The average VOLTTRON developer probably won’t care or see much benefit from the wheel optimization. The typical developer workflow does not include regularly removing the virtual environment and rebuilding. This is, however, very important for continuous integration (CI). With CI, a build server should check out a fresh copy of the source code, build it in a clean environment, and perform unit tests, notifying offending users when their changes break things. Ideally, notification of breakage should happen as soon as possible. We just shaved nearly nine minutes off the turnaround time. It also reduces the load on a shared CI build server, which is nice for everyone.
Taking it further¶
Two additional use cases present themselves: offline installs and shared builds.
Let’s say we have a system that is not connected to the Internet and, therefore, cannot download packages from PyPi or any other package index. Or perhaps it doesn’t have a suitable compiler. Wheels can be built on another similar, connected system and transferred by USB drive to the offline system, where they can then be installed. Note that the architecture must be identical and the OS must be very similar between the two systems for this to work.

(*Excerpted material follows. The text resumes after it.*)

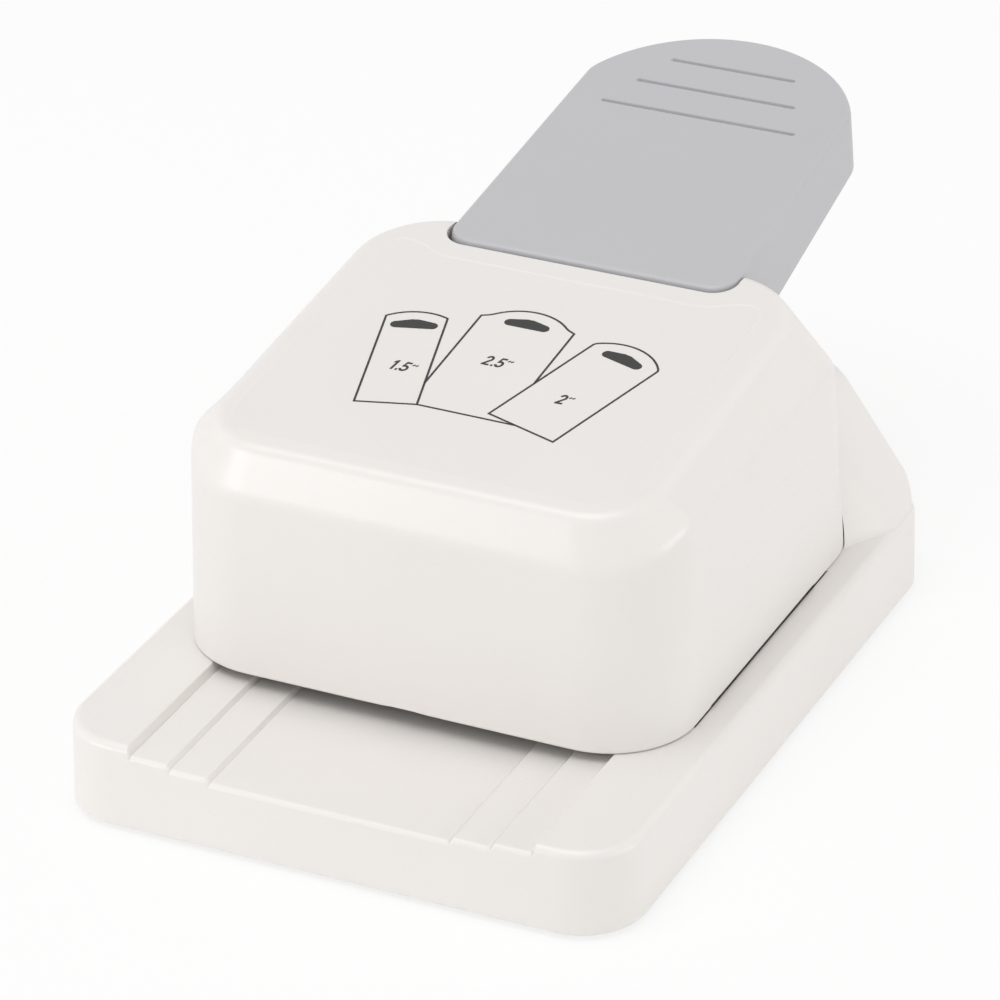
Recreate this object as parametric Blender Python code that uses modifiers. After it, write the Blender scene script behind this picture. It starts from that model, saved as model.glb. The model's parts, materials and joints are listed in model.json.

If the two systems differ too much for a compatible binary build and the offline system has a suitable compiler, then source files can be copied from the pip download cache and transferred from the online system to the offline system for building.

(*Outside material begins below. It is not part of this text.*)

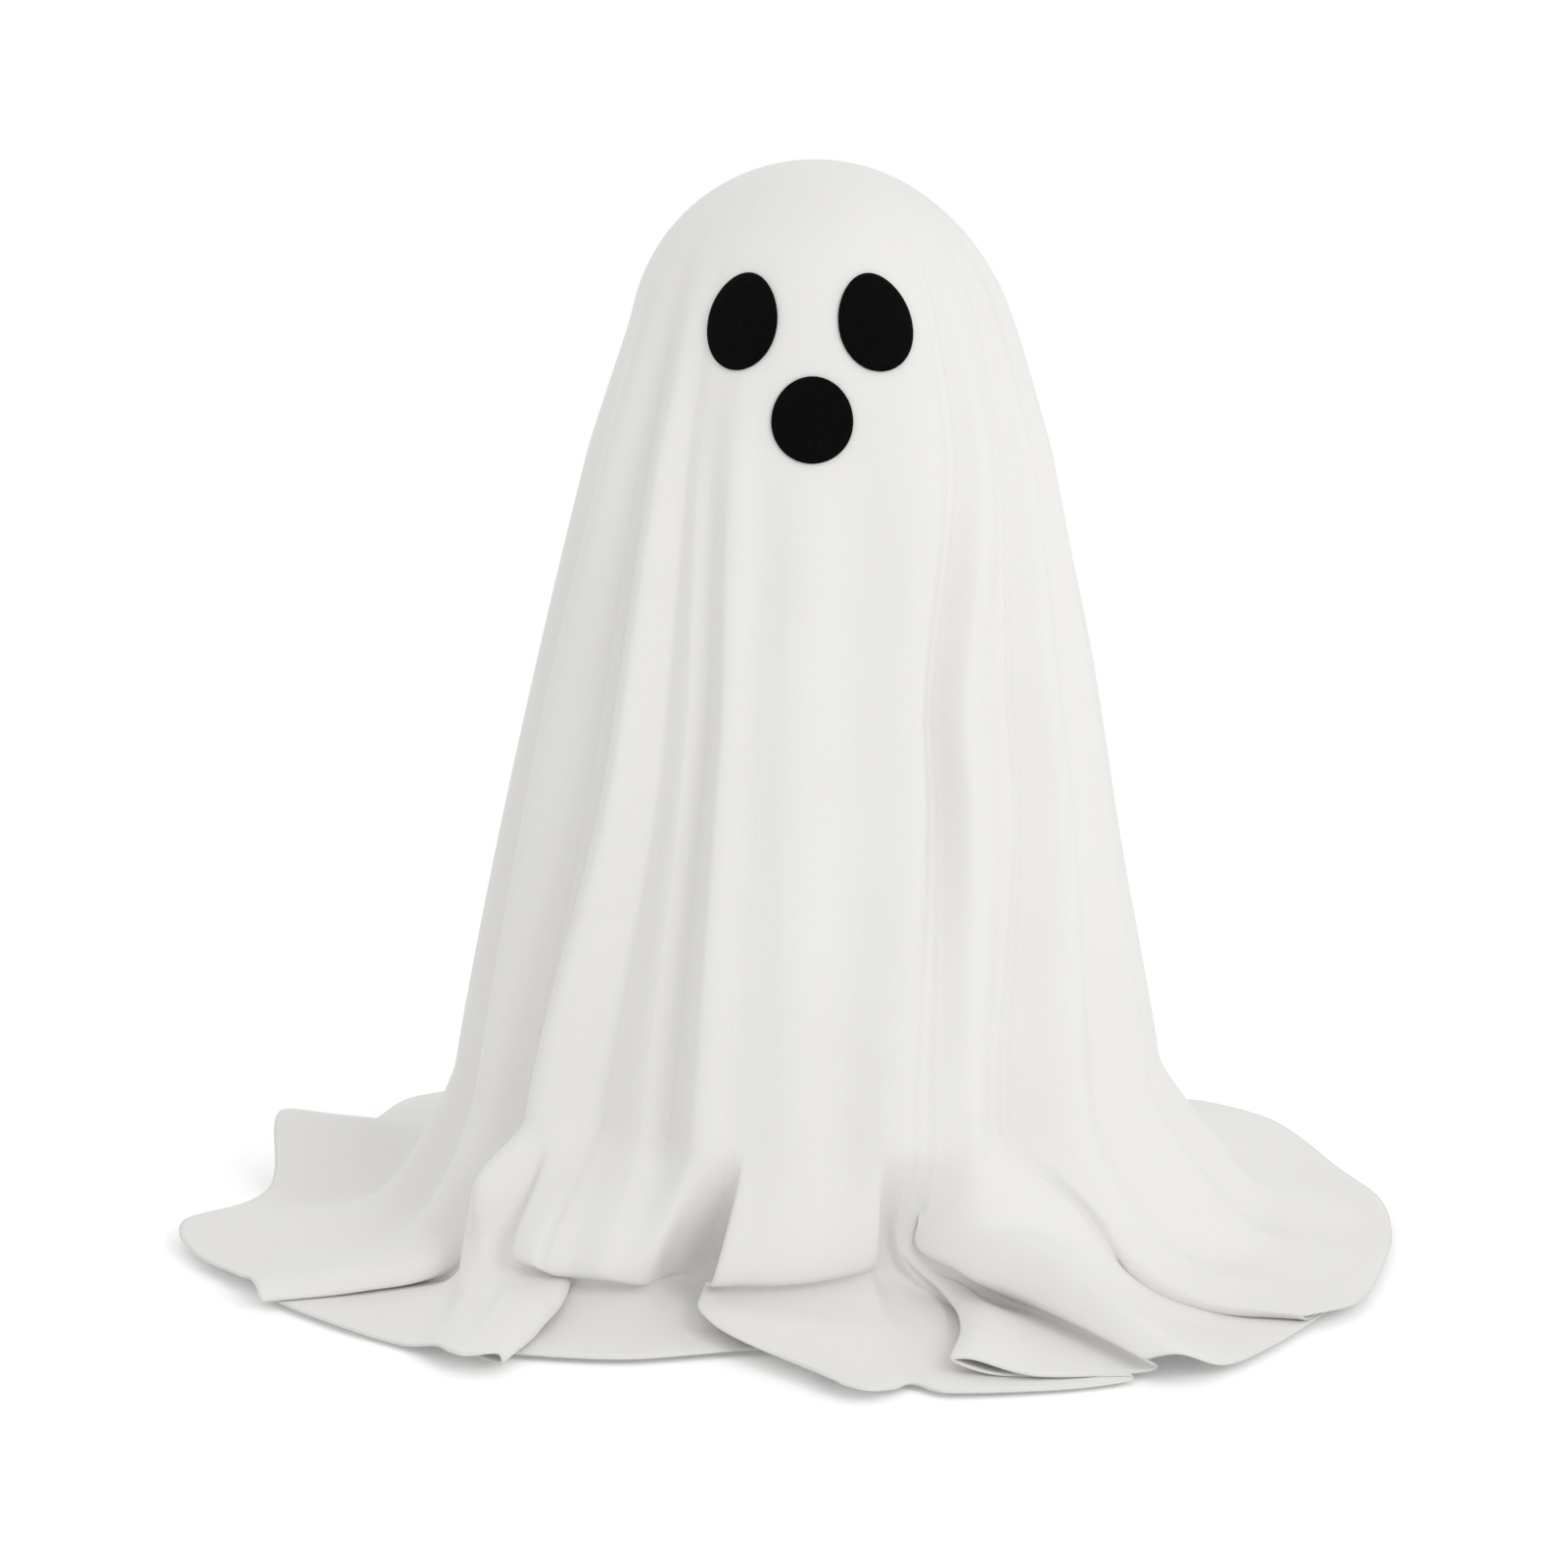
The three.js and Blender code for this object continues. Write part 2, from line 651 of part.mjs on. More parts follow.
// The least gap between stretches of one wire that lie at least apart points from each other
function leastGap(points, radius, apart) {
  let least = Infinity;
  points.forEach((p, i) => {
    points.slice(i + apart).forEach((q) => {
      least = Math.min(least, p.distanceTo(q) - 2 * radius);
    });
  });
  return least;
}

// The door: a plate with its hinge barrel, two latch tongues and a ribbed grip
function batteryDoor() {
  const half = wellHalf + DOOR_LAND;
  const front = WELL_FRONT - DOOR_LAND;
  const barrelHalf = BARREL_LENGTH / 2;
  const rear = hingeY - BARREL_RADIUS - HINGE_SWING;
  let door = block([-half, front, doorBottom], [half, rear, doorTop]);
  door = door.add(block([-barrelHalf, rear - 1, doorBottom], [barrelHalf, hingeY, doorTop]));
  door = door.add(barX(-barrelHalf, barrelHalf, hingeY, hingeZ, BARREL_RADIUS, 16));
  for (const side of [-1, 1]) {
    const [left, right] = [-1, 1].map((edge) => side * LATCH_OFFSET + (edge * LATCH_WIDTH) / 2);
    const inside = WELL_FRONT - WELL_WALL - RUN_FIT;
    const outside = inside - LATCH_THICKNESS;
    door = door
      .add(block([left, outside, doorBottom], [right, front + 1, doorTop]))
      .add(block([left, outside, doorBottom - LATCH_DROP], [right, inside, doorTop - 0.5]));
  }
  for (let i = 0; i < GRIP_RIBS; i++) {
    const y = front + 4 + 3 * i;
    door = door.add(
      block([-9, y, doorTop - GRIP_RIB_HEIGHT], [9, y + 1.2, doorTop + GRIP_RIB_HEIGHT]),
    );
  }
  return door.subtract(
    barX(
      -barrelHalf - OVERCUT,
      barrelHalf + OVERCUT,
      hingeY,
      hingeZ,
      HINGE_PIN_RADIUS + HINGE_FIT,
      SMALL,
    ),
  );
}

function hingePin() {
  const half = BARREL_LENGTH / 2 + RUN_FIT + HINGE_LUG - SEAT_GAP;
  return barX(-half, half, hingeY, hingeZ, HINGE_PIN_RADIUS, SMALL);
}

// The knob at its off position, with the stem that drives the switch
function switchKnob() {
  const x = -SWITCH_TRAVEL / 2;
  const low = BASE_TOP - SWITCH_POCKET_DEPTH + SEAT_GAP;
  const high = low + KNOB_HEIGHT;
  let knob = block(
    [x - KNOB_LENGTH / 2, SWITCH_Y - KNOB_WIDTH / 2, low],
    [x + KNOB_LENGTH / 2, SWITCH_Y + KNOB_WIDTH / 2, high - GRIP_RIB_HEIGHT],
  );
  for (let i = 0; i < KNOB_RIBS; i++) {
    const ribX = x + (i - (KNOB_RIBS - 1) / 2) * 2.4;
    knob = knob.add(
      block(
        [ribX - 0.6, SWITCH_Y - KNOB_WIDTH / 2, low + OVERCUT],
        [ribX + 0.6, SWITCH_Y + KNOB_WIDTH / 2, high],
      ),
    );
  }
  return knob.add(
    block(
      [x - STEM_LENGTH / 2, SWITCH_Y - STEM_WIDTH / 2, switchBodyTop - STEM_ENGAGES],
      [x + STEM_LENGTH / 2, SWITCH_Y + STEM_WIDTH / 2, low + OVERCUT],
    ),
  );
}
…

Here are some of the issues/drawbacks to the methods described above and some possible solutions.
Configuring pip using environment variables
No worries. Pip uses configuration files too. And a benefit to using them is that it makes all these wheels available to other Python projects you may be working on, and vise versa.

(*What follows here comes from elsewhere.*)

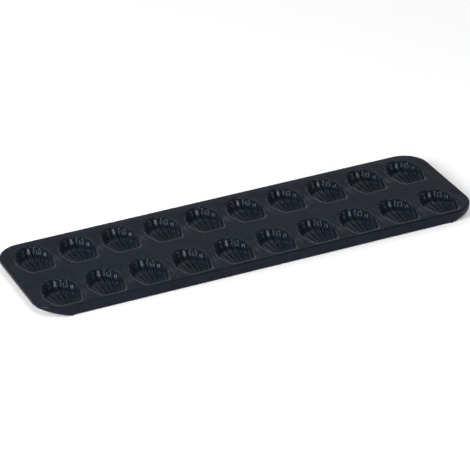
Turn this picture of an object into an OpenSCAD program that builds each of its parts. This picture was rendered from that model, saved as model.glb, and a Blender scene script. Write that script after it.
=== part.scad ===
// Mini madeleine pan. One steel sheet is pressed into two rows of fluted shell moulds.
// Its edges are turned down all round. The two long sides reach down to the table, and are
// rolled inward over a straight steel wire each. At the ends only a short lip is turned down.
// The origin is under the middle of the pan, at the level that it stands on.
// X runs along the pan, Y across it from the front edge to the back, and Z up.

/* [Pan] */
// Length over the turned-down edges
pan_l = 395; // [385:1:460]
// Width over the turned-down edges
pan_w = 115; // [115:1:150]
// Height of the flat top above the table
pan_h = 10; // [9.3:0.1:14]
// Radius of the corners, seen from above
corner_r = 22.5; // [16:0.5:24]
// Thickness of the steel sheet
sheet_t = 0.8; // [0.5:0.1:1]
// Outer radius of the bend along the top edge
bend_r = 1.6; // [1.2:0.1:1.6]

/* [Short ends] */
// Height of the lip that is turned down at the two ends
end_lip_h = 3; // [2.5:0.1:6]
// How far from each end the long sides start to taper down to that lip
taper_l = 26; // [20:0.5:40]

/* [Rolled edge of the long sides] */
// Diameter of the wire inside each rolled edge
wire_d = 2; // [1.5:0.1:2.6]
// Gap between the wire and the sheet rolled round it
wire_gap = 0.15; // [0.05:0.05:0.3]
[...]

# /home/volttron/.config/pip/pip.conf [global] wheel-dir = /home/volttron/.cache/pip/wheelhouse find-links = file:///home/volttron/.cache/pip/wheelhouse
Find more on configuring pip here.
pip does not clean the wheelhouse
This is not a deal-breaker. The wheel directory can just be removed and it will be recreated. Or a script can be used to remove all but the latest versions of packages.
Requires an additional step or two
That’s the price for speed. But it can be mitigated by writing a script or bash alias to perform the steps.
Here is a quick summary of the build times executed above:
|Each builds on previous||CPU||Total|
|with download cache||8:05||8:35|
|ccache, first run||5:09||6:03|
|ccache, subsequent runs||2:32||3:16|
|wheel, first run||2:35||3:30|
|wheel, subsequent runs||0:12||0:15|
Not everyone cares about build times, but for those who do, pre-building Python wheels is a great way to improve install times. At a very minimum, every Python developer installing compiled packages will benefit from using ccache.
The techniques used in this document aren’t just for VOLTTRON, either. They are generally useful for all moderately sized Python projects.
If you haven’t installed ccache yet, go do it. There is no excuse.